En avance sur son temps, à la recherche d’une nouvelle lumière, du calme, d’une inspiration qu’il trouvera dans le sud de la France, à travers ses échanges avec Paul Gauguin (Oscar Isaac). Une épopée mélancolique, ponctuée d’éclats de brillance. Inspiré des lettres de Vincent Van Gogh, des événements, des rumeurs ou d’élans imaginatifs, At Eternity’s Gate retrace un pan de la vie atypique d’un artiste, d’un homme à la lisière de la folie, doté d’un talent unique.
Penser comme Van Gogh, camper la vie d’un peintre légendaire. Julian Schnabel glisse sa caméra dans la boîte crânienne du peintre, le psychanalyse pour en ressortir une sublime fresque de justesse, d’abnégation, de beauté. Willem Dafoe campe Van Gogh, il devient Van Gogh l’espace de 2 heures. Une performance magnifiée par une mise en scène à la première personne, à la vision hallucinée, où folie rime avec talent. Un peintre né, un autodidacte effrayé par la bêtise des autres, artiste incompris aux tableaux vivants. Un biopic qui n’en est pas un. At Eternity’s Gate s’affranchit des codes, s’armant d’une vision euphorisante, emprunt d’une profondeur d’esprit sublime, poignante. Les tableaux pulsent, ils expirent, s’expriment à la place de son auteur mutique.

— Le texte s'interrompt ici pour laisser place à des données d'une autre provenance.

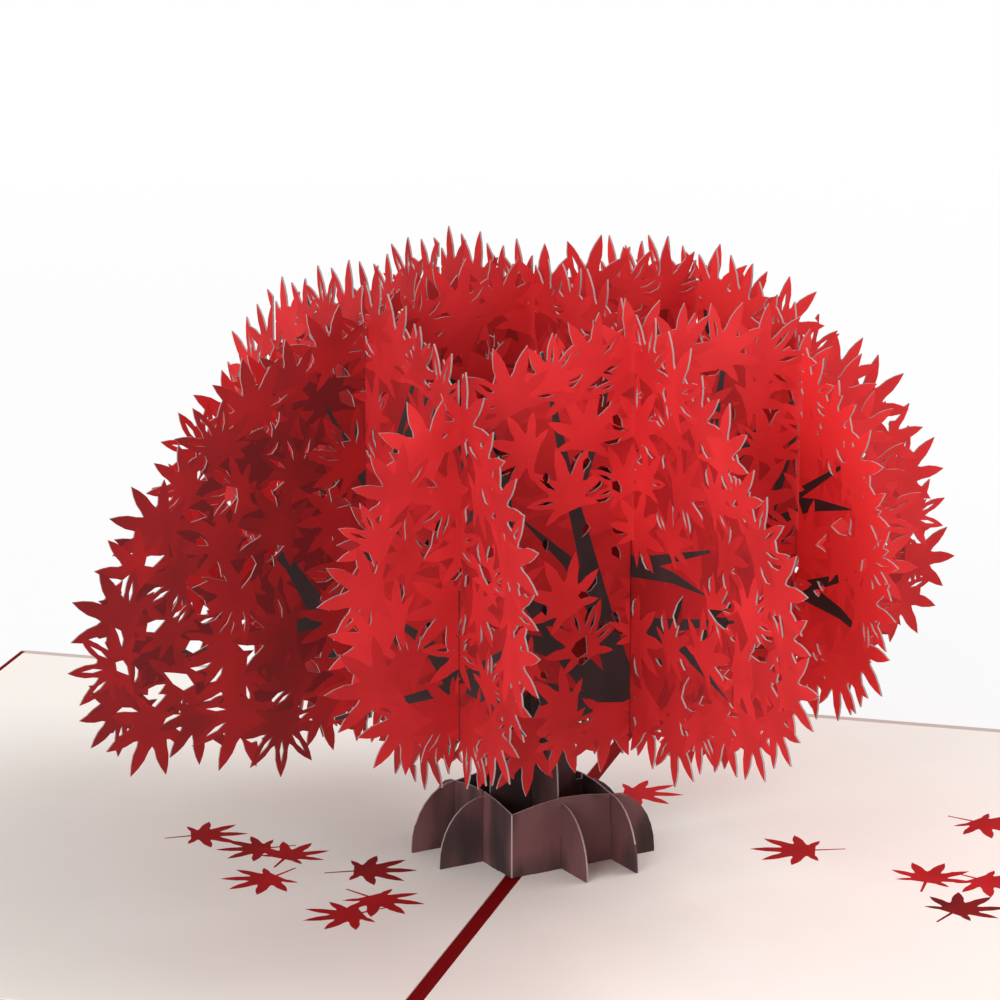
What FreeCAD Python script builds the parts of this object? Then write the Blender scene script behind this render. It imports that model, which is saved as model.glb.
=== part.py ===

Un regard sur l’imaginaire, des rêves illuminés aux sombres cauchemars. Une relation aimante avec l’éternité, une relation désintéressée avec la race humaine. La solitude comme meilleur ami, outre Paul Gauguin, et Théo (Rupert Friend), son frère, comme bouée de sauvetage. At Eternity’s Gate s’abreuve d’une liberté artistique. Une œuvre picturale, à la photographie prodigieuse. Le cinéma devient peinture, une toile où Schnabel brosse le portrait d’un artiste à la lisière de la folie, traîné dans la boue car trop différent. Un film aux contours somptueux, à la beauté surréaliste. Vincent Van Gogh repeignait le monde, il lui insufflait une autre dimension. La nature retrouve de sa vitalité à travers son regard, les couleurs se mélangent pour déployer un film à l’aquarelle somptueuse, que seul Van Gogh pouvait voir, sentir, retranscrire. Les tournesols se fanent, Vincent Van Gogh sombre dans l’effroi, se coupe l’oreille, rompt avec l’angoisse. Son passage à Auvers-sur-Oise lui confère une paix intérieure, avant d’être fauché par l’ignorance humaine. Julian Schnabel lui rend hommage de manière intime et magistrale.
En bref !
Un peintre né. À travers des échanges et des rêveries, Julian Schnabel crée une vision hallucinante de beauté, à l’esthétique rare. Une percée si loin du monde, si proche de la perfection artistique, à laquelle seul quelques artistes peuvent prétendre. Vincent Van Gogh, admirablement campé par Willem Dafoe, réussit à nous embarquer dans son existence effrayée, son coup de pinceau éternel.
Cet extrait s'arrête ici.